Внезапно Эдуард перестал рыдать и невидящими глазами уставился на Жака.
– Скажи мне, кто отец ребенка.
Жак растерянно глянул на Конни, моля о помощи. Она поднялась со стула и сделала неуверенный шажок им навстречу.
– Фридрих фон Вендорф, Эдуард. Мне жаль, но это так.
Повисла долгая пауза. В саду снова установилась полная тишина, пока Эдуард молча пережевывал очередную порцию информации. Но вот он издал протяжный вздох и, пошатываясь, направился к стулу. Плюхнулся на него, словно ноги его уже больше не держали, и застыл в оцепенелом молчании.
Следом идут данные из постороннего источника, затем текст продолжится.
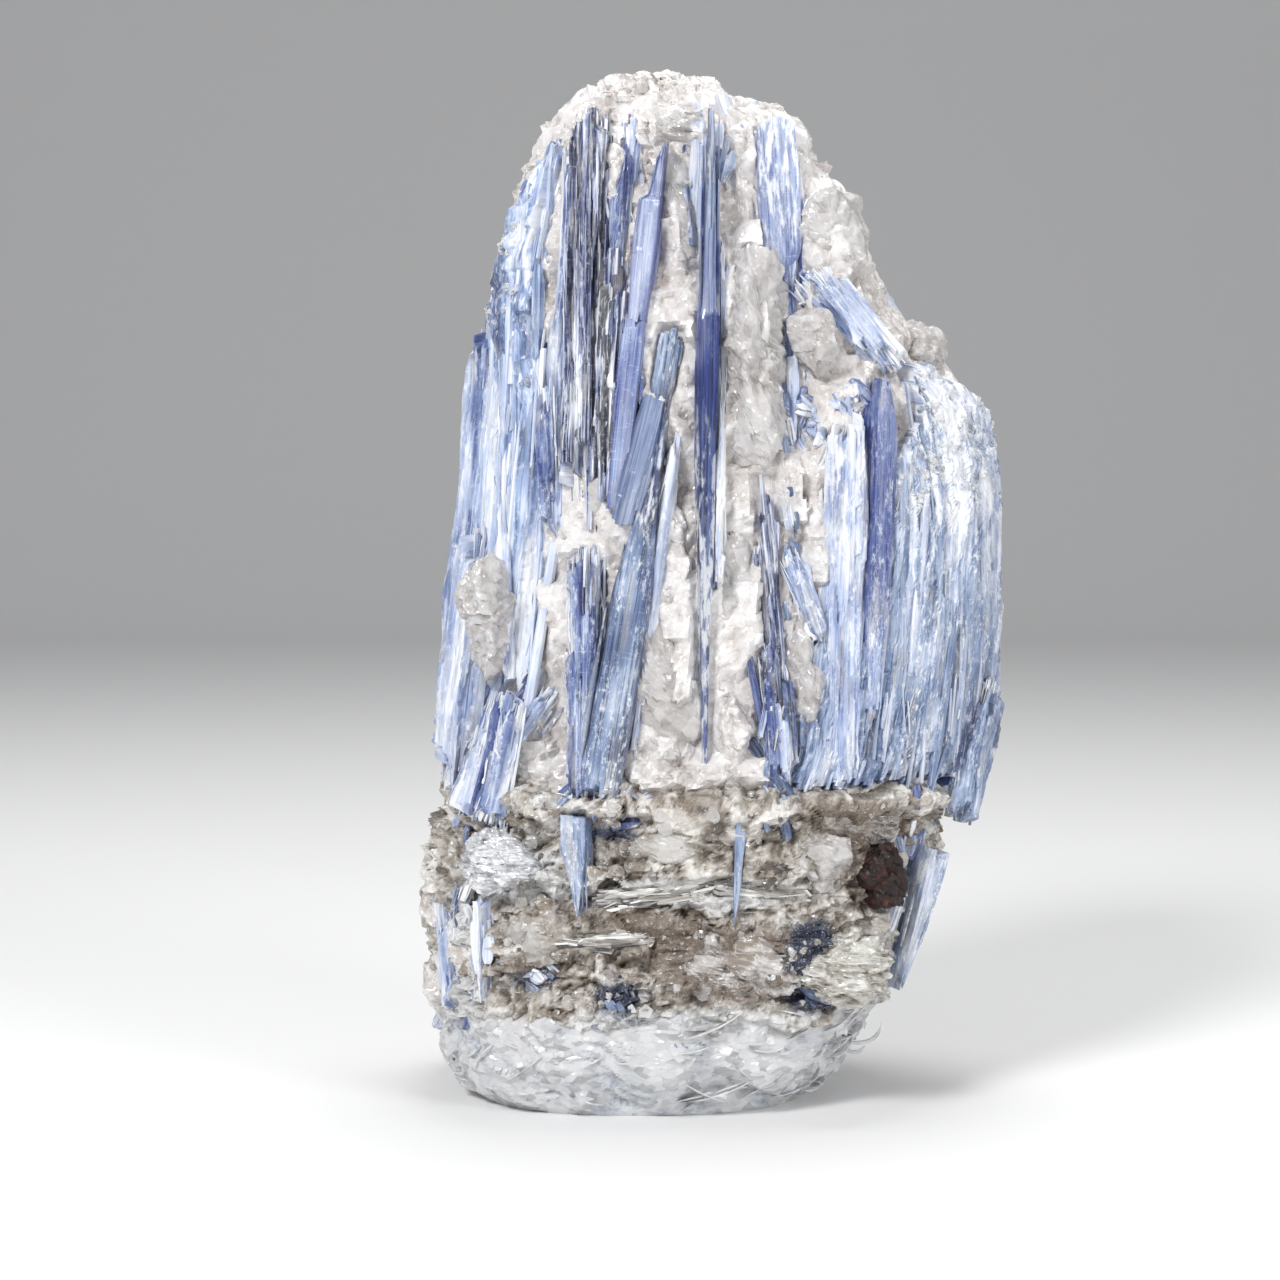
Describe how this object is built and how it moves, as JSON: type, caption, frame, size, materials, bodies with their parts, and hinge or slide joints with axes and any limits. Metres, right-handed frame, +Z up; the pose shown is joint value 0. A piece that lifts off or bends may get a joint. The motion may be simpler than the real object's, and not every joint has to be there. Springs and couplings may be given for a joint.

– Послушайте, Эдуард, – начала Конни мягко, – вы же сами говорили мне, что Фридрих – хороший человек. К тому же не забывайте – это он помог нам выбраться из Парижа и другим тоже помогал, рискуя при этом собственной жизнью. Как и вы… Если отбросить в сторону его нацистскую униформу, он любил вашу сестру. Очень любил.
– Я тому свидетель, – подал голос Жак.
– Ты его видел? Встречался с ним? – Граф ошарашенно уставился на друга детства.
– Да. Он приехал сюда, отыскал Софию. По крайней мере, бедняжка пережила несколько счастливых мгновений перед смертью. Скажу больше. Фальк…
– Прошу, ни слова больше! – Граф открыл рот, чтобы добавить что-то еще, и тут же снова закрыл его. Видно, не было таких слов, с помощью которых он бы смог выразить все обуревающие его чувства. – Прошу простить меня. – Шатаясь, как пьяный, он побрел к воротам сада, остановился и добавил: – Мне надо побыть одному.
Вечером Конни покормила Викторию молочной смесью из бутылочки и стала укладывать ее спать в просторной уютной детской, которую она оборудовала в одной из спален замка. Она услышала шаги по лестнице. Граф распахнул дверь и остановился на пороге. Лицо его посерело от горя. Глаза были красными от слез.